Books, binders and ballpoint pens aren’t the only classroom essentials these days. At the University of Hawaiʻi at Hilo, a small number of courses with clinicals or labs are being held in-person which require students, faculty and staff to strap on masks and take on a renewed approach to traditional learning. Instruction requires significant modifications that include social distance requirements and work space configurations which adhere to strict health and safety protocols.
UH Hilo Center for the Study of Active Volcanoes Educational Specialist Darcy Bevens set up a photo gallery online to showcase how procedures have drastically changed at the Hawaiʻi Island campus this semester. “I’m very impressed with how everyone is adapting—it’s inspiring! Students enrolled in the science labs are delighted to have physical access. In years past, many students took these labs for granted, but now, with so much done remotely, they have a new appreciation for the privilege of being allowed to enter a lab and look through a microscope. The faculty and lecturers who teach these labs are also grateful for the opportunity; you just can’t teach chemistry effectively, unless students handle the test tubes,” explained Bevens.
Most courses at UH Hilo are remote, but an exception was made for the laboratory component of biology, chemistry, geology, marine science and nursing classes. Each lab classroom is thoroughly cleaned and disinfected prior to each session and every other workstation must remain vacant to meet physical distance requirements.

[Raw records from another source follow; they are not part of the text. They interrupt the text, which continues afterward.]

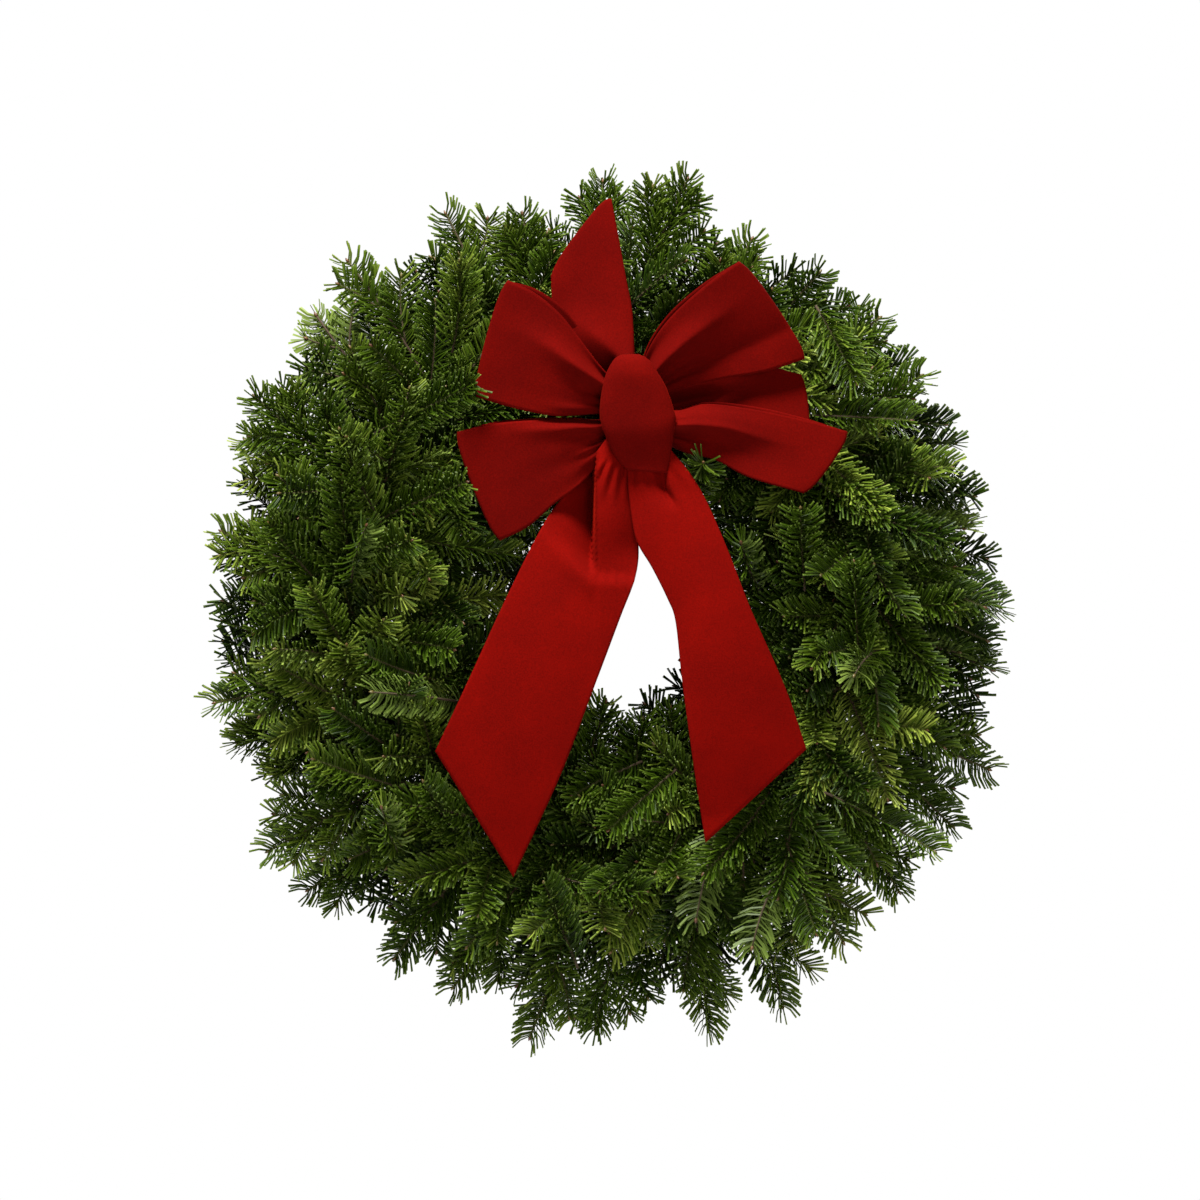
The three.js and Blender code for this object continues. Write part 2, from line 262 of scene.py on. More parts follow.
def pale_floor():
    """Painted studio floor: matt, nearly white."""
    material = new_material("pale_floor")
    tree = material.node_tree
    place = put(tree, "TexCoord")["Object"]
    # Roller marks and wear are about half a metre apart.
    uneven = put(tree, "TexNoise", {"Vector": place, "Scale": cells(500)})["Fac"]
    colour = put(tree, "ValToRGB", {"Fac": uneven}, [(0.3, "#e6e6e6"), (0.7, "#ececec")])["Color"]
    shader = put(tree, "BsdfPrincipled", {"Base Color": colour, "Roughness": 0.7})
    put(tree, "OutputMaterial", {"Surface": shader["BSDF"]})
    return material


# ---------------------------------------------------------------- meshes
def add_mesh(name, points, faces, material, uv=None, smooth=False):
    """One mesh object from points in metres and faces that all have as many corners."""
    faces = np.asarray(faces, np.int32)
    count, sides = faces.shape
    mesh = bpy.data.meshes.new(name)
    mesh.vertices.add(len(points))
    mesh.vertices.foreach_set("co", np.asarray(points, np.float32).ravel())
    mesh.loops.add(count * sides)
    mesh.loops.foreach_set("vertex_index", faces.ravel())
    mesh.polygons.add(count)
    mesh.polygons.foreach_set("loop_start", np.arange(0, count * sides, sides, dtype=np.int32))
    mesh.polygons.foreach_set("loop_total", np.full(count, sides, np.int32))
    mesh.polygons.foreach_set("use_smooth", np.full(count, smooth))
    mesh.update(calc_edges=True)
    if uv is not None:
        layer = mesh.uv_layers.new(name="OFBake")
        layer.data.foreach_set("uv", np.asarray(uv, np.float32).ravel())
    mesh.validate()
    mesh.materials.append(material)
    piece = bpy.data.objects.new(name, mesh)
    bpy.context.scene.collection.objects.link(piece)
    return piece


def finish_piece(piece, slot, *nodes):
    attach(piece, "root")
    if nodes:
        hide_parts(*nodes)


def turned_mesh(name, outlines, material, sides):
    """Closed tubes through rings of given radii: each outline has points, side and top vectors,
    radii, and a colour place u for each ring. Faces are triangles, with the ends closed."""
    turn = np.arange(sides) * 2 * math.pi / sides
    ring = np.arange(sides)
    beside = (ring + 1) % sides
    all_points, all_faces, all_uv = [], [], []
    offset = 0
    for points, side, top, radii, u in outlines:
        steps = len(points)
        outward = (np.cos(turn)[None, :, None] * side[:, None]
                   + np.sin(turn)[None, :, None] * top[:, None])
        body = points[:, None] + radii[:, None, None] * outward
        all_points += [body.reshape(-1, 3), points[[0, -1]]]
        low = (np.arange(steps - 1)[:, None] * sides + ring).ravel()
        low_beside = (np.arange(steps - 1)[:, None] * sides + beside).ravel()
        last = (steps - 1) * sides
        start, end = steps * sides, steps * sides + 1
        faces = np.concatenate([
            np.stack([low, low_beside, low + sides], axis=-1),
            np.stack([low_beside, low_beside + sides, low + sides], axis=-1),
            np.stack([np.full(sides, start), beside, ring], axis=-1),
            np.stack([np.full(sides, end), last + ring, last + beside], axis=-1),
        ])
        # Each corner's map place: its ring's u, nudged round the tube, and its share of the length.
        along = np.concatenate([np.repeat(np.linspace(0.06, 0.94, steps), sides), [0.02, 0.98]])
        tone = np.concatenate([(u[:, None] + 0.004 * ring).ravel(), [u[0], u[-1]]])
        all_uv.append(np.stack([tone[faces], along[faces]], axis=-1).reshape(-1, 2))
        all_faces.append(faces + offset)
        offset += steps * sides + 2
    return add_mesh(name, world(np.concatenate(all_points)), np.concatenate(all_faces), material,
                    np.clip(np.concatenate(all_uv), 0, 1), True)


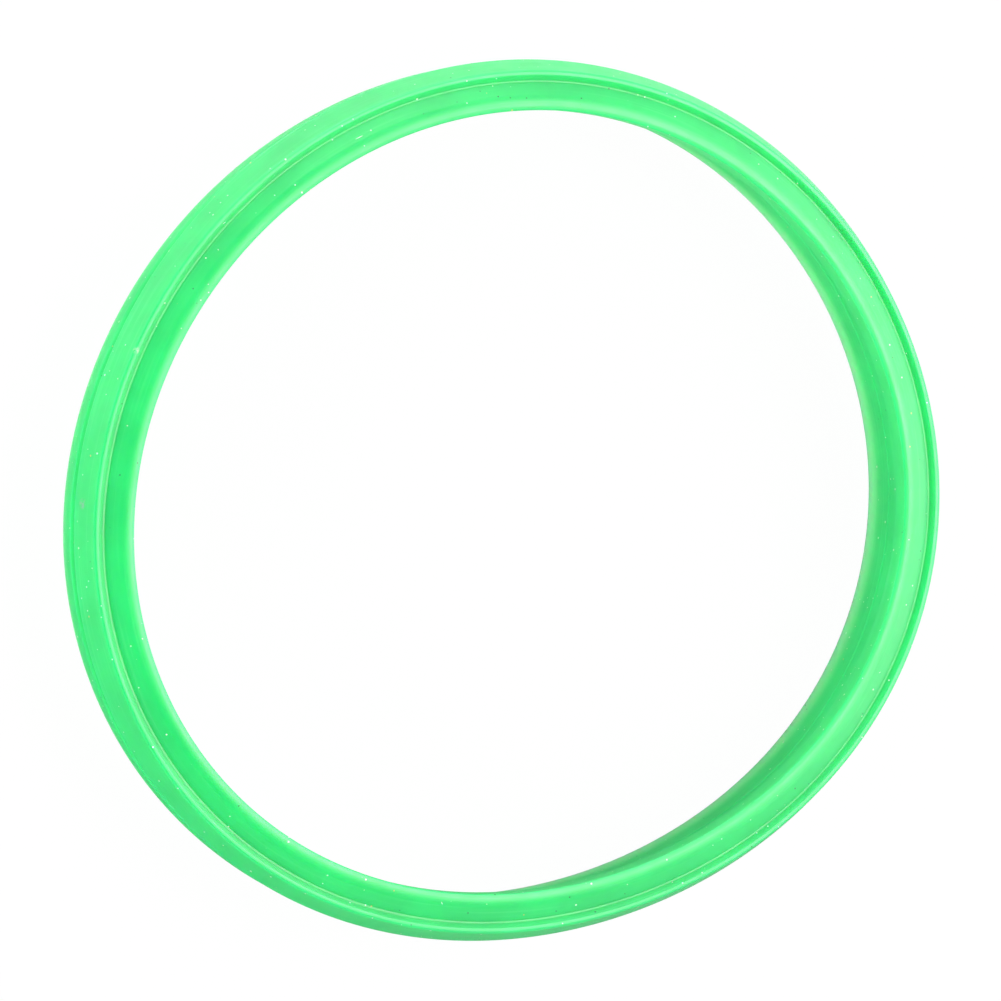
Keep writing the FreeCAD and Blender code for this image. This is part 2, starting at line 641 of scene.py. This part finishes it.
@dataclass(frozen=True)
class Dust:
    """One kind of fine dust that lies on the silicone.

    Args:
        grain: specks or fibres.
        colour: its colour.
        size: how wide a speck or a fibre is.
        length: how long it is.
        spacing: how far apart grains could lie, in widths.
        share: how many of those places have one, from 0 to 1.
        cover: how much of the silicone's colour it hides, from 0 to 1.
        turn: how the fibres lie, in degrees about the ring's axis.
        edge: where its cover begins to fade and where it ends, in halves of its width.
    """

    grain: Grain
    colour: tuple[float, float, float]
    size: float
    length: float
    spacing: float
    share: float
    cover: float
    turn: float = 0.0
    edge: tuple[float, float] = (0.7, 1.1)

    def mask(self, bench: NodeBench, place: bpy.types.NodeSocket) -> bpy.types.NodeSocket:
        """A value that is above 0 where a grain lies.

        Args:
            bench: the material's nodes.
            place: the point's place on the ring.

        Returns:
            The value's socket.
        """
        cell = self.size * self.spacing
        stretch = self.length / self.size if self.grain is Grain.FIBRE else 1.0
        laid = bench.add("ShaderNodeMapping", vector_type="TEXTURE")
        bench.feed(place, laid.inputs["Vector"])
        laid.inputs["Rotation"].default_value = (0.0, 0.0, math.radians(self.turn))
        laid.inputs["Scale"].default_value = (cell * stretch, cell, cell)
        cells = bench.add("ShaderNodeTexVoronoi")
        bench.feed(laid.outputs["Vector"], cells.inputs["Vector"])
        cells.inputs["Scale"].default_value = 1.0
        picked = bench.add("ShaderNodeSeparateColor")
        bench.feed(cells.outputs["Color"], picked.inputs["Color"])
        chosen = bench.math("LESS_THAN", picked.outputs["Red"], self.share)
        reach = 0.5 / self.spacing
        fading = (self.edge[0] * reach, self.edge[1] * reach)
        shape = bench.remap(cells.outputs["Distance"], fading, (self.cover, 0.0))
        return bench.math("MULTIPLY", chosen, shape)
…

According to Bevens, the vibe on campus so far this semester has been positive. She works remotely most days but looks forward to weekly visits on-campus. “It’s such a pleasure to see students and colleagues enjoying everything, whether it’s handling lava rock specimens in a lab or having lunch outside on a large picnic table. I think that post-pandemic, everyone will be more grateful than ever for the opportunity to have in-person labs and classes and other activities at UH,” she said.